Wednesday, September 30, 2020

Our "World Number" at Risk

Writing at American Greatness, Christopher Roach surveys modern America and finds much about which to be sad. His base in Florida gives him a neighborly look at many third world countries. He sees many signs our great land is losing first world status and becoming a third world country.

So, what are the characteristics of a first world country, in the author's view?

  • First world status comes from various political, social, and economic achievements. One of the more salient is low corruption.
  • Low levels of corruption foster another distinct feature of America’s first world status: the dominance of the private sector and high degrees of entrepreneurialism.
  • Another feature of American life has been low levels of crime and disorder.
  • Political normality, compromise, and restraint are other features of first world societies.
  • The American people were not just an assembly of economic units with nothing in common. They were a people.
And what are the characteristics of a third world country, again in Roach's view?
  • The endemic corruption of the Third World both reflects and reinforces an extreme tribalism, which elevates the extended family above the public as a whole.
  • Elections and parties reflect these ethnic divisions, and a winner-take-all spirit prevails.
  • To the extent there is a private sector in the Third World, it is intertwined with and dependent on the political one.
  • A related feature of the Third World is failing infrastructure.
  • Yet another notable feature of the Third World is poverty, lawlessness, and disorder.
  • A final feature of the Third World, now familiar at home, is high stakes politics.

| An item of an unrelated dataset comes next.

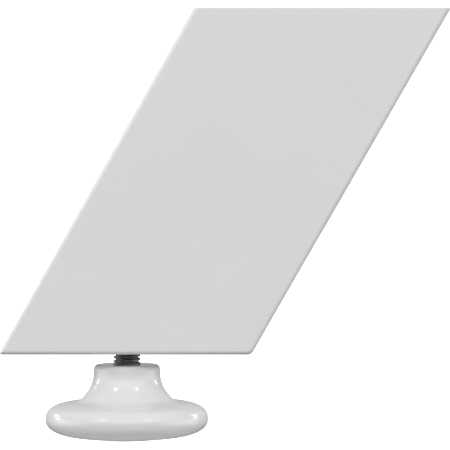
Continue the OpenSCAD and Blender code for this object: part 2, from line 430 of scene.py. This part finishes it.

Roach describes all of the foregoing, with examples of how we're becoming more like a third world country. And he concludes with this view of modern America.

This is not Norman Rockwell’s America. Indeed, it’s not even the America one might remember growing up in the 1980s and ’90s. It’s changed for the worse.

More important, the rules required to survive and thrive are quite different from those of the recent past. As in Venezuela or Iraq, politics and life are becoming “winner take all.” It’s important to know when compromise is not possible. And, under these circumstances, it pays to be a winner.

There are certainly substantial swathes of our nation where his description is increasingly accurate. His article is not fun, but it does point to our increasing national dysfunction, our inability to get done what needs doing.